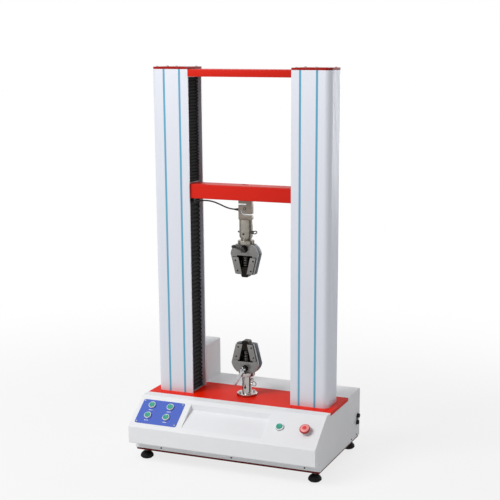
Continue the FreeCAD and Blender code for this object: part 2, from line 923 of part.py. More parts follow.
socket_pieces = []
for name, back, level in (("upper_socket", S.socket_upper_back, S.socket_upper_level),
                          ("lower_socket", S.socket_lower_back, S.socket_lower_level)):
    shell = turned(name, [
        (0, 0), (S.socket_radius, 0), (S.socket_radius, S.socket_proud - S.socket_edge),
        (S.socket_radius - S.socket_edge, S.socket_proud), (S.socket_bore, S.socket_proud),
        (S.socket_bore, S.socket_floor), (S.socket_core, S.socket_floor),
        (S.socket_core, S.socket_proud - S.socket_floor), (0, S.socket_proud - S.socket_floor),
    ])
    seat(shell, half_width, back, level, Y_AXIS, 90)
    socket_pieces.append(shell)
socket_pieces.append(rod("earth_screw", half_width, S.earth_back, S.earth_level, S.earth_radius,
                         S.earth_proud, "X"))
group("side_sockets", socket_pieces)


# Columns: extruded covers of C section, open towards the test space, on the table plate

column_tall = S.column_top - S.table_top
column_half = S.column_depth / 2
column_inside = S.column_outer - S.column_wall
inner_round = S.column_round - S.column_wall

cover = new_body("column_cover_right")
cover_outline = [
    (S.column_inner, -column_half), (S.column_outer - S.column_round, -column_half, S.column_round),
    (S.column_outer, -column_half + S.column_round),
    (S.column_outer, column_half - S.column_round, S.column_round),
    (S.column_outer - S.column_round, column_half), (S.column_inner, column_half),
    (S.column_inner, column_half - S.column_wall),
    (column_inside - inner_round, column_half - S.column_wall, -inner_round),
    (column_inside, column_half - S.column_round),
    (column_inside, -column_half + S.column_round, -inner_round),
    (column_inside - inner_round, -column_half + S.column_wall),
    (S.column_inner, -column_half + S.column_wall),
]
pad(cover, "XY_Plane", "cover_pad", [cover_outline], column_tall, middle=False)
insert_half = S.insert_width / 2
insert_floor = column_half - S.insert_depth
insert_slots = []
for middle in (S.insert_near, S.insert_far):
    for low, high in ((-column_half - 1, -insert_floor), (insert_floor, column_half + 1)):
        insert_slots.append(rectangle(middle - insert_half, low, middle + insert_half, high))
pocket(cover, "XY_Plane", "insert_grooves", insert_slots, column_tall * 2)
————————
Given problem:
Extract, word for word, each line of the listing above.

Task solution:
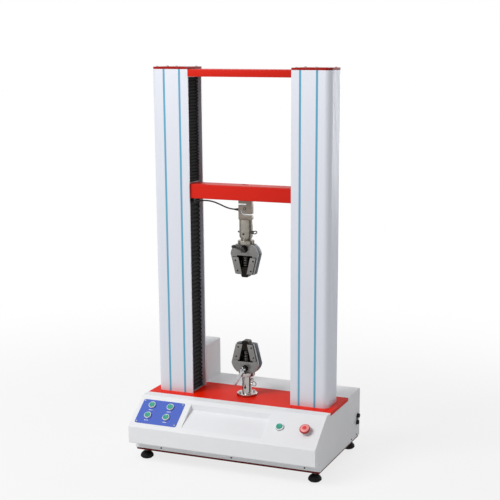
Continue the FreeCAD and Blender code for this object: part 2, from line 923 of part.py. More parts follow.
socket_pieces = []
for name, back, level in (("upper_socket", S.socket_upper_back, S.socket_upper_level),
                          ("lower_socket", S.socket_lower_back, S.socket_lower_level)):
    shell = turned(name, [
        (0, 0), (S.socket_radius, 0), (S.socket_radius, S.socket_proud - S.socket_edge),
        (S.socket_radius - S.socket_edge, S.socket_proud), (S.socket_bore, S.socket_proud),
        (S.socket_bore, S.socket_floor), (S.socket_core, S.socket_floor),
        (S.socket_core, S.socket_proud - S.socket_floor), (0, S.socket_proud - S.socket_floor),
    ])
    seat(shell, half_width, back, level, Y_AXIS, 90)
    socket_pieces.append(shell)
socket_pieces.append(rod("earth_screw", half_width, S.earth_back, S.earth_level, S.earth_radius,
                         S.earth_proud, "X"))
group("side_sockets", socket_pieces)


# Columns: extruded covers of C section, open towards the test space, on the table plate

column_tall = S.column_top - S.table_top
column_half = S.column_depth / 2
column_inside = S.column_outer - S.column_wall
inner_round = S.column_round - S.column_wall

cover = new_body("column_cover_right")
cover_outline = [
    (S.column_inner, -column_half), (S.column_outer - S.column_round, -column_half, S.column_round),
    (S.column_outer, -column_half + S.column_round),
    (S.column_outer, column_half - S.column_round, S.column_round),
    (S.column_outer - S.column_round, column_half), (S.column_inner, column_half),
    (S.column_inner, column_half - S.column_wall),
    (column_inside - inner_round, column_half - S.column_wall, -inner_round),
    (column_inside, column_half - S.column_round),
    (column_inside, -column_half + S.column_round, -inner_round),
    (column_inside - inner_round, -column_half + S.column_wall),
    (S.column_inner, -column_half + S.column_wall),
]
pad(cover, "XY_Plane", "cover_pad", [cover_outline], column_tall, middle=False)
insert_half = S.insert_width / 2
insert_floor = column_half - S.insert_depth
insert_slots = []
for middle in (S.insert_near, S.insert_far):
    for low, high in ((-column_half - 1, -insert_floor), (insert_floor, column_half + 1)):
        insert_slots.append(rectangle(middle - insert_half, low, middle + insert_half, high))
pocket(cover, "XY_Plane", "insert_grooves", insert_slots, column_tall * 2)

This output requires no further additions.